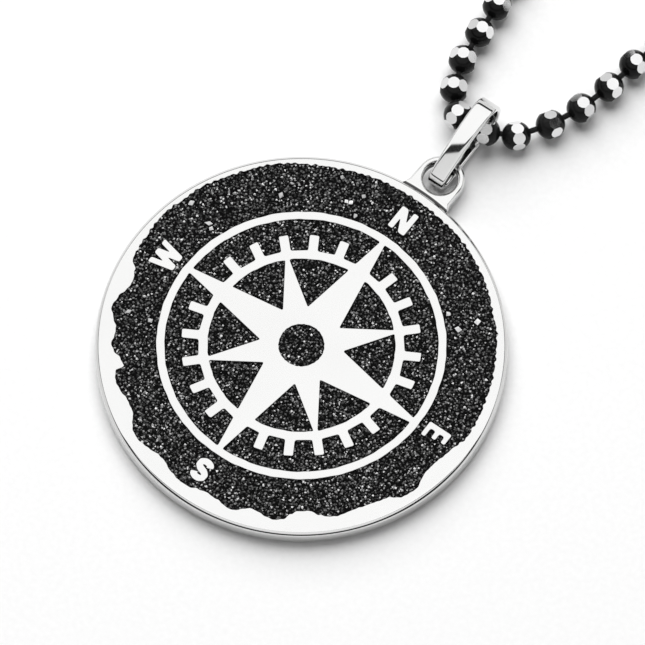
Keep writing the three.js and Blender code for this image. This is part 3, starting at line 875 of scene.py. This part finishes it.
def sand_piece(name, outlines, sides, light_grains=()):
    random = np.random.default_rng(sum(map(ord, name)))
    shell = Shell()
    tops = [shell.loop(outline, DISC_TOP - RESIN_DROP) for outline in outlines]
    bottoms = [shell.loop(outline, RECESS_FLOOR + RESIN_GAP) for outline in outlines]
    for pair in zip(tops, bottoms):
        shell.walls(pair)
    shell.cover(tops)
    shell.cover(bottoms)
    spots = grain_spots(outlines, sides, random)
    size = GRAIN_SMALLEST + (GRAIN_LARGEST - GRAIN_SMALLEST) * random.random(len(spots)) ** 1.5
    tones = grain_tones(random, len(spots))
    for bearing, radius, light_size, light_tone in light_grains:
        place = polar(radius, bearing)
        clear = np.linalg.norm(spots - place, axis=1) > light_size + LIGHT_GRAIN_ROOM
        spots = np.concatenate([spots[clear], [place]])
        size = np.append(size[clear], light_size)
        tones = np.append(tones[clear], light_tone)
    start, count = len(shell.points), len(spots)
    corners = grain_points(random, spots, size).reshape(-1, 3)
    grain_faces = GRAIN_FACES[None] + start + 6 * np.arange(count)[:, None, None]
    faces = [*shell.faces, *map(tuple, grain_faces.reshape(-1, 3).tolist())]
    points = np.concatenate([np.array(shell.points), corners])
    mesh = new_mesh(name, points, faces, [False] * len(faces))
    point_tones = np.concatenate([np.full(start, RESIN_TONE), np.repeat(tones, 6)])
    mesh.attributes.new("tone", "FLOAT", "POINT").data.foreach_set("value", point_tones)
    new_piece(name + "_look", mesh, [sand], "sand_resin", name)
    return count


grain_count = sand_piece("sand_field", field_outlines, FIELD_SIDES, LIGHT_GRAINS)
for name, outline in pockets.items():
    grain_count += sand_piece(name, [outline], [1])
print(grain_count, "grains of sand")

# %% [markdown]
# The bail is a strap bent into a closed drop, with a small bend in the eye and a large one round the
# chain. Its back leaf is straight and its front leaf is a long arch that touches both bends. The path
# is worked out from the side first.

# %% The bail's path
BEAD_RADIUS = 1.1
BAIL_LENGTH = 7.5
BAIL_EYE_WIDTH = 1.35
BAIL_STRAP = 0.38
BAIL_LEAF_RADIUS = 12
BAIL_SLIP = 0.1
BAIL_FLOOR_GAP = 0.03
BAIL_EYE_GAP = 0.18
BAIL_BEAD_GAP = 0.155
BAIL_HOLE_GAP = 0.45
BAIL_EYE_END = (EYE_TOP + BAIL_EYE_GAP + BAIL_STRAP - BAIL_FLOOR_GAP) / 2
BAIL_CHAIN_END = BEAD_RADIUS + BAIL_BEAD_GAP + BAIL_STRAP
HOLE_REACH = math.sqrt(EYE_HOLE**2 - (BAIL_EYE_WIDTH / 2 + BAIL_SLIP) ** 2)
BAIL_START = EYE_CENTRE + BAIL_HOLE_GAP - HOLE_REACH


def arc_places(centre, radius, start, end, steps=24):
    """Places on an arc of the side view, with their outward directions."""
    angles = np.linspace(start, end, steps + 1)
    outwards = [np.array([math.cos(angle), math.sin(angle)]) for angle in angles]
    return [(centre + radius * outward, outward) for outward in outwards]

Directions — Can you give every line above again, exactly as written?

Solution —
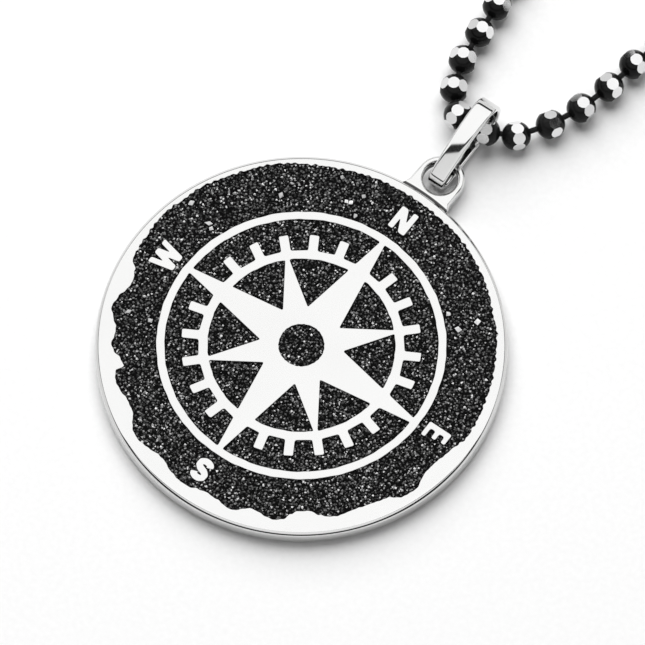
Keep writing the three.js and Blender code for this image. This is part 3, starting at line 875 of scene.py. This part finishes it.
def sand_piece(name, outlines, sides, light_grains=()):
    random = np.random.default_rng(sum(map(ord, name)))
    shell = Shell()
    tops = [shell.loop(outline, DISC_TOP - RESIN_DROP) for outline in outlines]
    bottoms = [shell.loop(outline, RECESS_FLOOR + RESIN_GAP) for outline in outlines]
    for pair in zip(tops, bottoms):
        shell.walls(pair)
    shell.cover(tops)
    shell.cover(bottoms)
    spots = grain_spots(outlines, sides, random)
    size = GRAIN_SMALLEST + (GRAIN_LARGEST - GRAIN_SMALLEST) * random.random(len(spots)) ** 1.5
    tones = grain_tones(random, len(spots))
    for bearing, radius, light_size, light_tone in light_grains:
        place = polar(radius, bearing)
        clear = np.linalg.norm(spots - place, axis=1) > light_size + LIGHT_GRAIN_ROOM
        spots = np.concatenate([spots[clear], [place]])
        size = np.append(size[clear], light_size)
        tones = np.append(tones[clear], light_tone)
    start, count = len(shell.points), len(spots)
    corners = grain_points(random, spots, size).reshape(-1, 3)
    grain_faces = GRAIN_FACES[None] + start + 6 * np.arange(count)[:, None, None]
    faces = [*shell.faces, *map(tuple, grain_faces.reshape(-1, 3).tolist())]
    points = np.concatenate([np.array(shell.points), corners])
    mesh = new_mesh(name, points, faces, [False] * len(faces))
    point_tones = np.concatenate([np.full(start, RESIN_TONE), np.repeat(tones, 6)])
    mesh.attributes.new("tone", "FLOAT", "POINT").data.foreach_set("value", point_tones)
    new_piece(name + "_look", mesh, [sand], "sand_resin", name)
    return count


grain_count = sand_piece("sand_field", field_outlines, FIELD_SIDES, LIGHT_GRAINS)
for name, outline in pockets.items():
    grain_count += sand_piece(name, [outline], [1])
print(grain_count, "grains of sand")

# %% [markdown]
# The bail is a strap bent into a closed drop, with a small bend in the eye and a large one round the
# chain. Its back leaf is straight and its front leaf is a long arch that touches both bends. The path
# is worked out from the side first.

# %% The bail's path
BEAD_RADIUS = 1.1
BAIL_LENGTH = 7.5
BAIL_EYE_WIDTH = 1.35
BAIL_STRAP = 0.38
BAIL_LEAF_RADIUS = 12
BAIL_SLIP = 0.1
BAIL_FLOOR_GAP = 0.03
BAIL_EYE_GAP = 0.18
BAIL_BEAD_GAP = 0.155
BAIL_HOLE_GAP = 0.45
BAIL_EYE_END = (EYE_TOP + BAIL_EYE_GAP + BAIL_STRAP - BAIL_FLOOR_GAP) / 2
BAIL_CHAIN_END = BEAD_RADIUS + BAIL_BEAD_GAP + BAIL_STRAP
HOLE_REACH = math.sqrt(EYE_HOLE**2 - (BAIL_EYE_WIDTH / 2 + BAIL_SLIP) ** 2)
BAIL_START = EYE_CENTRE + BAIL_HOLE_GAP - HOLE_REACH


def arc_places(centre, radius, start, end, steps=24):
    """Places on an arc of the side view, with their outward directions."""
    angles = np.linspace(start, end, steps + 1)
    outwards = [np.array([math.cos(angle), math.sin(angle)]) for angle in angles]
    return [(centre + radius * outward, outward) for outward in outwards]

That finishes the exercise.